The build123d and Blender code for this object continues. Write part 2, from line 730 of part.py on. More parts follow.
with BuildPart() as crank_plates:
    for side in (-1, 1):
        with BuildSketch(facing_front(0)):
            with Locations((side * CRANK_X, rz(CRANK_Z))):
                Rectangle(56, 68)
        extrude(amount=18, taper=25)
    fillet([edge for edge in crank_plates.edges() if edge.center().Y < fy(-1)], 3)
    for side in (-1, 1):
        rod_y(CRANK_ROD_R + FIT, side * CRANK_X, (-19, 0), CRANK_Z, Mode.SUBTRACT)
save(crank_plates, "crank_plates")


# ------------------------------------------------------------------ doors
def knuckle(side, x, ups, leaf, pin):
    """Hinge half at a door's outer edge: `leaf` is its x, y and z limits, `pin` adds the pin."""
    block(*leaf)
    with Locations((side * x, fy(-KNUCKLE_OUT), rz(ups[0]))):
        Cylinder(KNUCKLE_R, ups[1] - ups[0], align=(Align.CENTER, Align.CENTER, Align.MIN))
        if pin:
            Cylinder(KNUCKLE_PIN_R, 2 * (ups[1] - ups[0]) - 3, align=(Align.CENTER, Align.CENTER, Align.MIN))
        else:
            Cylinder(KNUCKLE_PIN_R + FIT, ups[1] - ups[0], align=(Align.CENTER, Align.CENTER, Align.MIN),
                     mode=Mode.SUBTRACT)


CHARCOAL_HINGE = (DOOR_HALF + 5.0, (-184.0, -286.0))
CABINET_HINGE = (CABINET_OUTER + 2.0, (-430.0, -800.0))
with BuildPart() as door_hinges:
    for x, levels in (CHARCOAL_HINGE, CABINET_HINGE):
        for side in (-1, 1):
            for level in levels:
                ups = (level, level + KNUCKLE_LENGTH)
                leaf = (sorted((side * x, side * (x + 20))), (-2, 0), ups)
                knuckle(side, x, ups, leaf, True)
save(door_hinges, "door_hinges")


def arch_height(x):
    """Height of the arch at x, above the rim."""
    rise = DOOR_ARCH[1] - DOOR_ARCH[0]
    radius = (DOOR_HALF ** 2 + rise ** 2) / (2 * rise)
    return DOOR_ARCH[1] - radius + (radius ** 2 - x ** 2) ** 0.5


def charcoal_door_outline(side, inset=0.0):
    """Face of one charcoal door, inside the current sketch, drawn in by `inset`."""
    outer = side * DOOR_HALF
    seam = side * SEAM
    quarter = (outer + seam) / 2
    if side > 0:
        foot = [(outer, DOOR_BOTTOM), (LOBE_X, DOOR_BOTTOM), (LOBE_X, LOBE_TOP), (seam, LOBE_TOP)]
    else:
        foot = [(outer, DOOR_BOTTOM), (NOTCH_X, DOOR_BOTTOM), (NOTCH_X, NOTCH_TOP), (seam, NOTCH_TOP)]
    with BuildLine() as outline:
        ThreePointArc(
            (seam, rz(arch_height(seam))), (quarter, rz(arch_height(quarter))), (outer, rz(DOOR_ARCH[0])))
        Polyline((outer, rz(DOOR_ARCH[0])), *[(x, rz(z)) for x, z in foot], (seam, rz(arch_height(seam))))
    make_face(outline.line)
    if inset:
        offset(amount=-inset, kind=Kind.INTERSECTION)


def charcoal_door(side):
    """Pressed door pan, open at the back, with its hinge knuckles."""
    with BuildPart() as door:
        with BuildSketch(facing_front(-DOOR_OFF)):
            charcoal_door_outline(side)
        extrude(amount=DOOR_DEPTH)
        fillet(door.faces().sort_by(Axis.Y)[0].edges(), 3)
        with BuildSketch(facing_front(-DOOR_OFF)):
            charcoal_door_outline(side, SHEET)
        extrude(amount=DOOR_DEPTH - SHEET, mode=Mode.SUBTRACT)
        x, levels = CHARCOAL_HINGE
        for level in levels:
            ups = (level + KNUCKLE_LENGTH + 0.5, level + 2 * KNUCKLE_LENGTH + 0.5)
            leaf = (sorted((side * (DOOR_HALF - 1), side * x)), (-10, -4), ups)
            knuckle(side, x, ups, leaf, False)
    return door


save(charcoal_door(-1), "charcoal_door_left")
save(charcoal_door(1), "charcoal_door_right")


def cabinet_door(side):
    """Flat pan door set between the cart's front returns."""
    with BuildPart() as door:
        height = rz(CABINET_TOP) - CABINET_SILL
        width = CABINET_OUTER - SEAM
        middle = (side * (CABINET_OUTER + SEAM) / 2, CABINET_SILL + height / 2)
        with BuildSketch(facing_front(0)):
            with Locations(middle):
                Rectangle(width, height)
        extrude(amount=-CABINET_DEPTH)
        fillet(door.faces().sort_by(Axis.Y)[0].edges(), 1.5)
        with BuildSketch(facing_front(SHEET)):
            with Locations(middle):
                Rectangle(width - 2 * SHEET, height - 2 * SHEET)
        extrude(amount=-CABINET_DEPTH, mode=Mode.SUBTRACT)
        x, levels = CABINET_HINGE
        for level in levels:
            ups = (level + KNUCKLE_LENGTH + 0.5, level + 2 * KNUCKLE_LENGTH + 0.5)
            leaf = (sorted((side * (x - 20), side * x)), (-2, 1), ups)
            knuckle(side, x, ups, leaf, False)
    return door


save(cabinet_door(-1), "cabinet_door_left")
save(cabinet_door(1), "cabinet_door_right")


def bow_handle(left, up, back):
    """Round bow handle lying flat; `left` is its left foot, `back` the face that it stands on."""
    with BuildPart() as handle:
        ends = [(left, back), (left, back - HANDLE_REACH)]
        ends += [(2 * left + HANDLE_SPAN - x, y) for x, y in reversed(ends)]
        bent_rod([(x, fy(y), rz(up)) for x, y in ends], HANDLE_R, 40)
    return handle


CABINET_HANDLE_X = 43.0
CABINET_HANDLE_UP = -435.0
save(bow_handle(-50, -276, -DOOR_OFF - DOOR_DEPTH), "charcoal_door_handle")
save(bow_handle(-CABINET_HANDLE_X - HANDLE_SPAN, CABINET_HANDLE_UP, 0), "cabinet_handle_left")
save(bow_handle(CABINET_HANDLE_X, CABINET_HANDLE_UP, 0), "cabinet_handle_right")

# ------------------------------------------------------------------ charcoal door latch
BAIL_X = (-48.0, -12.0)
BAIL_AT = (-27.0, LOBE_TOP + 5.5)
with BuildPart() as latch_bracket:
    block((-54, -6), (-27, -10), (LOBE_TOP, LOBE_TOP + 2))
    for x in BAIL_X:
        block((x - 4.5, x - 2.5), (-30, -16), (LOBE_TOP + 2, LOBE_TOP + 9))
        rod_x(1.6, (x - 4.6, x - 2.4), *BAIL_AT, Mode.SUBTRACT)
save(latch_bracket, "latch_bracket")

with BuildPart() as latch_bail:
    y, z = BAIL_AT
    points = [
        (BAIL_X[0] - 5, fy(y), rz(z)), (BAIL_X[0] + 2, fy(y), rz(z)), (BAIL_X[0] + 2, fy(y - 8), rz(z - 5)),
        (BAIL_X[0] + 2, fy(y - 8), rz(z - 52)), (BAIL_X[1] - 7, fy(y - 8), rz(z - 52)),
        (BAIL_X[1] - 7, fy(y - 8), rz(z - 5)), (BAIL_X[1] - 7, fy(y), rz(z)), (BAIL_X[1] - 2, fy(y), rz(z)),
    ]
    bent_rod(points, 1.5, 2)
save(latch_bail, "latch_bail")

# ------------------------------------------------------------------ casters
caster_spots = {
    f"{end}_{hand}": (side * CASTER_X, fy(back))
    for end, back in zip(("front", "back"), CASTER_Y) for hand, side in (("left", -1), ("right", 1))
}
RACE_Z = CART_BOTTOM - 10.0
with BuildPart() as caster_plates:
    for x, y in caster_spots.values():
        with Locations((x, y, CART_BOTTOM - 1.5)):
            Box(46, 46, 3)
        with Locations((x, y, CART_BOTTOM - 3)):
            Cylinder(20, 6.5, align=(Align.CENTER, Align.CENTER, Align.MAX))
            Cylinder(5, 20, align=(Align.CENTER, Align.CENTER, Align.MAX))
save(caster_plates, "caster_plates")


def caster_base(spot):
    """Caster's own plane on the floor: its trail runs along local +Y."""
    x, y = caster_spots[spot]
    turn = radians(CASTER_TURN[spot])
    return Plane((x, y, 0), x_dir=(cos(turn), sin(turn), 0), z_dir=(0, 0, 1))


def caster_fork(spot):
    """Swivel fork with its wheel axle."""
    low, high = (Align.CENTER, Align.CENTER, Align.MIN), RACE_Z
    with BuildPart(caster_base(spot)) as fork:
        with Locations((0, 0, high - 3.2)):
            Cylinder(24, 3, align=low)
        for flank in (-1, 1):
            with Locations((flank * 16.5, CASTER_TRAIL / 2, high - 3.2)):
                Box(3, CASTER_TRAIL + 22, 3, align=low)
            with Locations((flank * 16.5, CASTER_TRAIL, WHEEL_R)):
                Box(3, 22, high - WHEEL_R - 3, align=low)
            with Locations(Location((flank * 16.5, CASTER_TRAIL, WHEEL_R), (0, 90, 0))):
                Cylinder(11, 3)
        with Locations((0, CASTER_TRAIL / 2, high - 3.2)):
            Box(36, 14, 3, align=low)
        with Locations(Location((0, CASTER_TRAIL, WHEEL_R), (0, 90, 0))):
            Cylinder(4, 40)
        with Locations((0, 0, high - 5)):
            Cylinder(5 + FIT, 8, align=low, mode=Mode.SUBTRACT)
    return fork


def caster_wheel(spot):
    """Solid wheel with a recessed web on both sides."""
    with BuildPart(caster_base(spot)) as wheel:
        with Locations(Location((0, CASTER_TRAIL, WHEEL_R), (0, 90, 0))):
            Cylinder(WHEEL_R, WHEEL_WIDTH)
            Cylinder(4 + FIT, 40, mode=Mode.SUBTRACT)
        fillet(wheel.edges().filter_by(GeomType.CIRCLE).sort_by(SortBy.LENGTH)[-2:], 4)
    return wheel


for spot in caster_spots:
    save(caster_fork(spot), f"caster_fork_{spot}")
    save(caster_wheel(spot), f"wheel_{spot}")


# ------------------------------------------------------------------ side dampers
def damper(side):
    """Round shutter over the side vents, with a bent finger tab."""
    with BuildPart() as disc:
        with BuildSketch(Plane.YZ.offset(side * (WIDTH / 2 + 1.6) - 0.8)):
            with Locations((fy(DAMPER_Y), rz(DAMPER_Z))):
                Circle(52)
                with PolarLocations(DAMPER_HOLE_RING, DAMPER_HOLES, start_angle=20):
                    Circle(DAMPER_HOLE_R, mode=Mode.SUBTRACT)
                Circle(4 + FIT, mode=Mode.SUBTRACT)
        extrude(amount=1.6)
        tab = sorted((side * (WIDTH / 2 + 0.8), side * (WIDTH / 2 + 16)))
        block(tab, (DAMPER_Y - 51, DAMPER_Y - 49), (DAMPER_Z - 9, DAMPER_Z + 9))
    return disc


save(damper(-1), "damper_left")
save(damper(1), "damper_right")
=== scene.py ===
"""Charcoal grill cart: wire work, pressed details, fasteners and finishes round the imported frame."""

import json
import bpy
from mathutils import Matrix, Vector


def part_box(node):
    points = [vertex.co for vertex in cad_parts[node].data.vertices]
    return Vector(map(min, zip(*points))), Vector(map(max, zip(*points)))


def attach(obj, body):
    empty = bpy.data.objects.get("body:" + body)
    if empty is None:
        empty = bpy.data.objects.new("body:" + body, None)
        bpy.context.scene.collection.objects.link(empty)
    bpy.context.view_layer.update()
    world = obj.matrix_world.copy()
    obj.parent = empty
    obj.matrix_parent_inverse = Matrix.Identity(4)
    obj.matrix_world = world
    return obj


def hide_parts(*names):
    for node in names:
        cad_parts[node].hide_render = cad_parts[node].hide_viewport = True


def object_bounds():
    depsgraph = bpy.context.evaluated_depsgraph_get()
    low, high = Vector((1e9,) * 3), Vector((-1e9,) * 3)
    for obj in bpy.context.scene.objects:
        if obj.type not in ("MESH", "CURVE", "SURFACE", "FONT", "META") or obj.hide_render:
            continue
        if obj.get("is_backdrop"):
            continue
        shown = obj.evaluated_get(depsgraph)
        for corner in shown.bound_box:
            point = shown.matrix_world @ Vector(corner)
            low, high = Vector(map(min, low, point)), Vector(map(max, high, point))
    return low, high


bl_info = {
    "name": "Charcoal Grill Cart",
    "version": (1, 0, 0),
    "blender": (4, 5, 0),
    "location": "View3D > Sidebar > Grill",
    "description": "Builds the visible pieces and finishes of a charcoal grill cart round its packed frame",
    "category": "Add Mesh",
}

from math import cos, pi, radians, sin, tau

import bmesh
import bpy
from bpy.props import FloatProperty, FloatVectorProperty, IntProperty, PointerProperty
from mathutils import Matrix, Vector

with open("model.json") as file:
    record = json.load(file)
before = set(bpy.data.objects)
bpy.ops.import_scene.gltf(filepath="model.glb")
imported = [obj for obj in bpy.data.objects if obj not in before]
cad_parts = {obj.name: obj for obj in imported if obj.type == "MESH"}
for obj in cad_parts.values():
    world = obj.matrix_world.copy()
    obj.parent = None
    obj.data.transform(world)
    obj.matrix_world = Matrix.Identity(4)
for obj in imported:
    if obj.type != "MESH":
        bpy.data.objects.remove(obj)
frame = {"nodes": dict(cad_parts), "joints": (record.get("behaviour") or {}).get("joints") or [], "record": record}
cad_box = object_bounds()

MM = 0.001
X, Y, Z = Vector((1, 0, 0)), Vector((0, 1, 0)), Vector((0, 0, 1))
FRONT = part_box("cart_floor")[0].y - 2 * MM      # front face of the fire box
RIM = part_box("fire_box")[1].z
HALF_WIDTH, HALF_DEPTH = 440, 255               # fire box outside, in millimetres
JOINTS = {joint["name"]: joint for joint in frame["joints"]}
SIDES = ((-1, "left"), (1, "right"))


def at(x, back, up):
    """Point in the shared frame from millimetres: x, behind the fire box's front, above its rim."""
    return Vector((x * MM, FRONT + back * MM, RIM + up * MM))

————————

> [Task prompt]
Retype precisely, and only, the span of lines that opens at the line containing "obj.matrix_world = world" and closes at the line containing "return low, high", both inclusive.

> [Exercise answer]
    obj.matrix_world = world
    return obj


def hide_parts(*names):
    for node in names:
        cad_parts[node].hide_render = cad_parts[node].hide_viewport = True


def object_bounds():
    depsgraph = bpy.context.evaluated_depsgraph_get()
    low, high = Vector((1e9,) * 3), Vector((-1e9,) * 3)
    for obj in bpy.context.scene.objects:
        if obj.type not in ("MESH", "CURVE", "SURFACE", "FONT", "META") or obj.hide_render:
            continue
        if obj.get("is_backdrop"):
            continue
        shown = obj.evaluated_get(depsgraph)
        for corner in shown.bound_box:
            point = shown.matrix_world @ Vector(corner)
            low, high = Vector(map(min, low, point)), Vector(map(max, high, point))
    return low, high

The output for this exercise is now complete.